Whenever a company is created, it needs money to operate on a day-to-day basis & to grow its operations. It needs to invest in relevant assets (e.g., machinery) or pay expenses (e.g., salaries, rent etc). Where does it get this money from?

It can be from owners from their finances (bootstrapping) or the company will ask the outside world for funds. If they ask the outside world, one of the ways companies access funds is by issuing shares to those investors who take a stake in these companies.

These investors then participate in its performance through a share of profits which means investors are eligible for a share in profits made by the company in proportion to the number of shares held.

Investors are also rewarded through capital appreciation of their shares which means better performance of companies generally results in higher share prices. (Other market factors may cause prices to fluctuate but we will ignore them for now).

Without getting too technical, shares are generally tradeable through exchanges. An individual share is a unit of value (e.g., one share can have a value of $1, $10, $100 etc). Each unit can be traded through exchanges.

Let us represent the above ecosystem visually for better understanding :

This ownership also gives them a say in the activities of the company to the extent of shares held. So, shares facilitate interaction between the company & shareholders/investors.
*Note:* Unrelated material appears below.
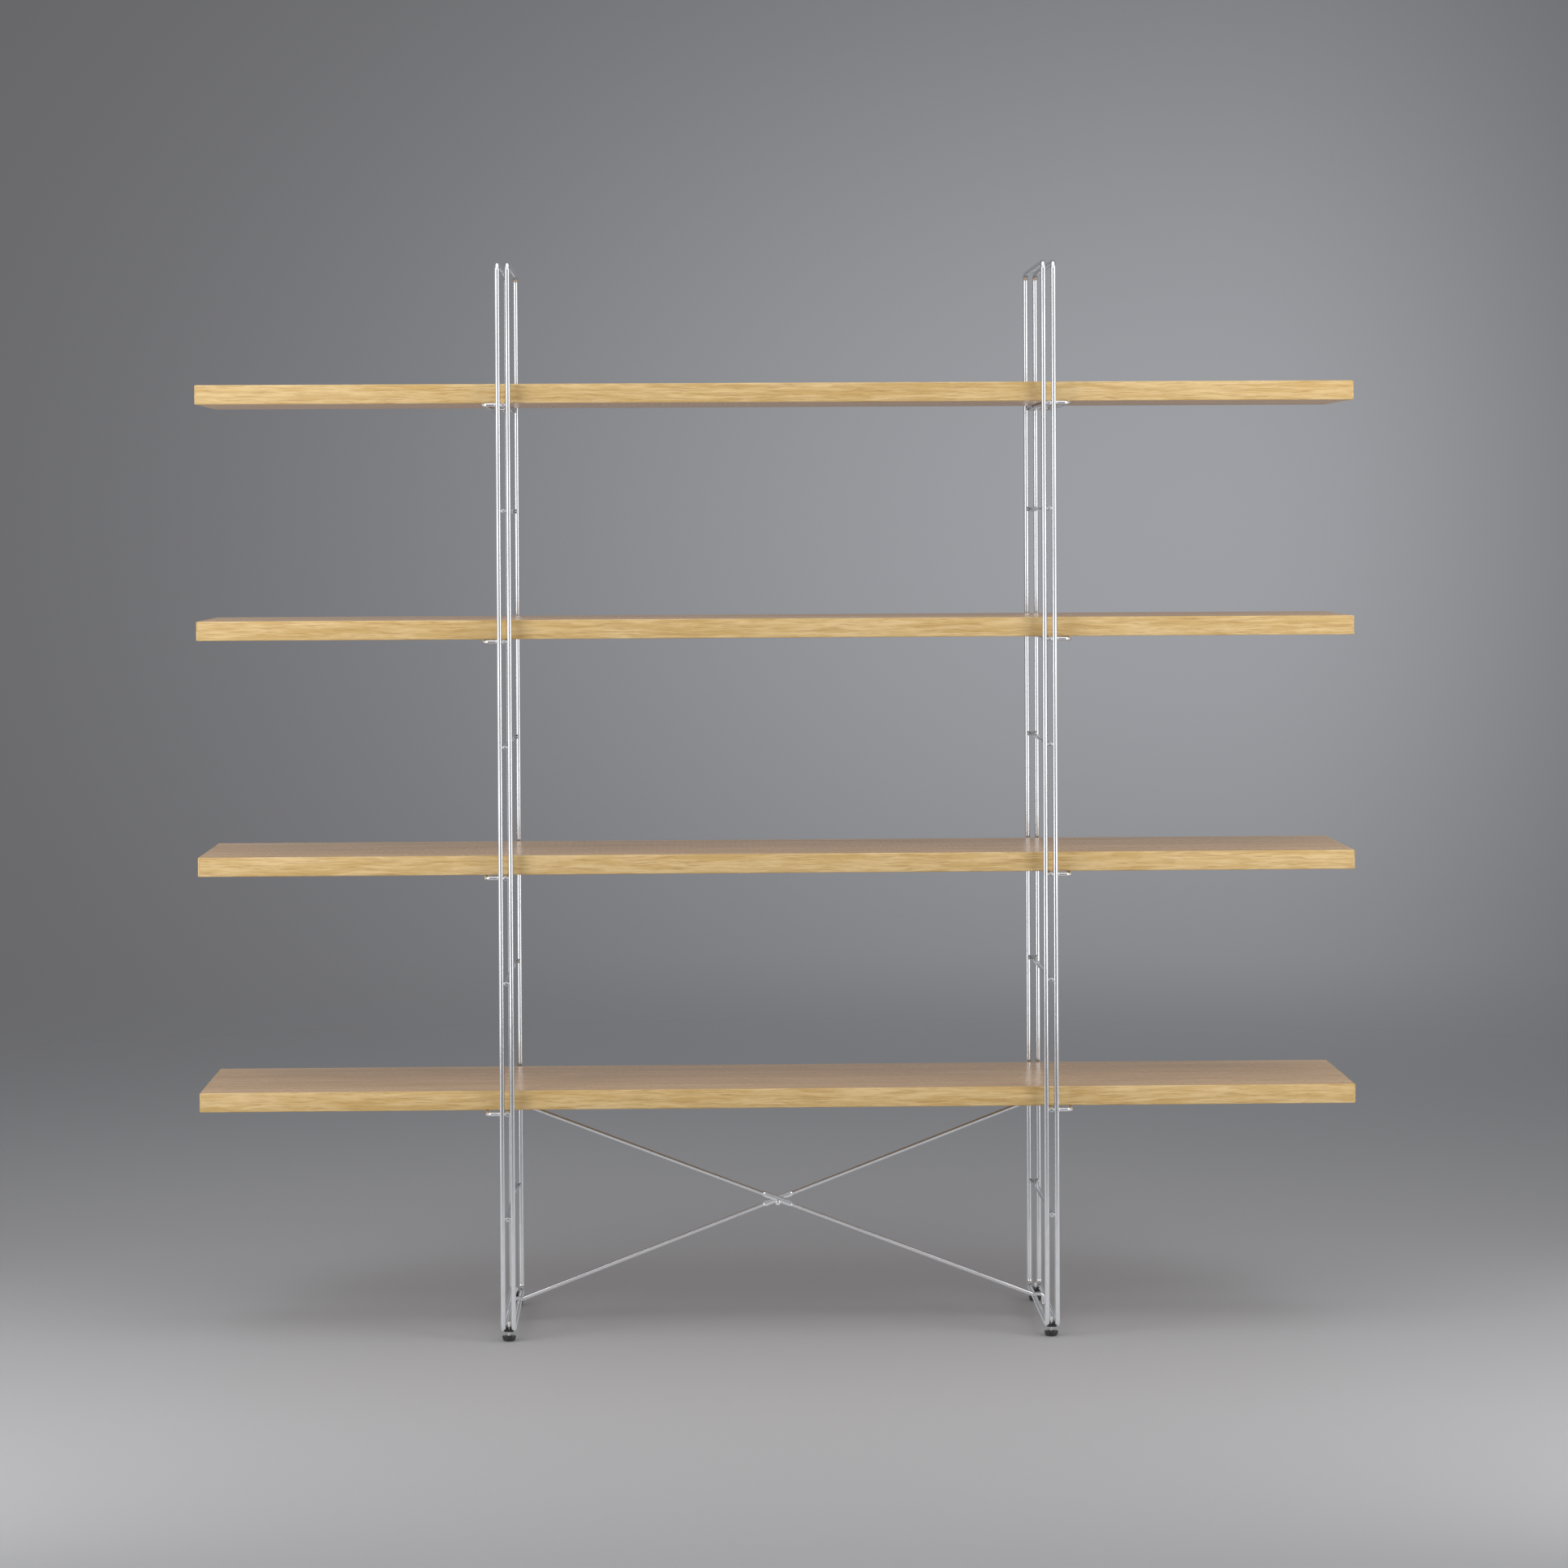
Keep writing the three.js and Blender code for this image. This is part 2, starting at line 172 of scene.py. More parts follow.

With the above understanding of shares, let us move to the crypto world & start with the familiar examples of Bitcoin & Ethereum Blockchains. In Blockchains, tokens are used as below :

  1. Miners (assuming Proof-of-Work Blockchain) or Validators (assuming Proof-of-Stake Blockchain) are rewarded with tokens at the time of block creation.

  2. Tokens are used to pay transaction fees to miners for validating transactions. Higher transaction fees mean quicker validation. Here, tokens are Bitcoin in the Bitcoin Blockchain or Ether in Ethereum Blockchain.

Tokens as Currencies

From the above usage of tokens as payments for block creation or transaction fees, it behaves like a currency in that ecosystem where payment is done through the underlying platform token (e.g., pay in Bitcoin or Ether).

A Blockchain platform has protocols governing token issuance just like Governments have monetary & fiscal policies governing currency issuance depending on economic factors. The algorithms behind those protocols determine the rate of issuance of these tokens. We will get into the economics of these issuances later.

E.g., In Bitcoin Blockchain, the monetary policy is as below:

  1. Every day, transactions are initiated & approved in the Bitcoin Blockchain. The number of nodes & validators keeps changing daily as the entire platform is decentralized & open to anyone. So new nodes can join anytime or existing nodes can leave. To ensure consistency in the issuance of Bitcoin, the algorithm adjusts the difficulty of solving the Proof-Of-Work problem in a way that it increases depending on how quickly valid blocks are created (more new miner nodes). The difficulty decreases accordingly when the rate of creation of new blocks decreases (fewer miner nodes). Thus, there is a daily constraint in Bitcoin issuance.

  2. After the creation of every 210,000 blocks, the block reward drops by half. In other words, the rewards for mining Bitcoin are halved every 4 years thus decreasing the issuance algorithmically & through the difficulty adjustment ensuring consistency in decrease irrespective of the number of miners or blocks created. In the beginning, miners used to get 50 Bitcoins per block.

  3. The total number of Bitcoins which will be issued is 21 million by the year 2140.

Ethereum Blockchain has a different monetary policy. It is interesting to note that something which used to be done by Governments is now a part of a new paradigm & ecosystem.

We will dive deep into the token ecosystem and explore more concepts in the coming weeks.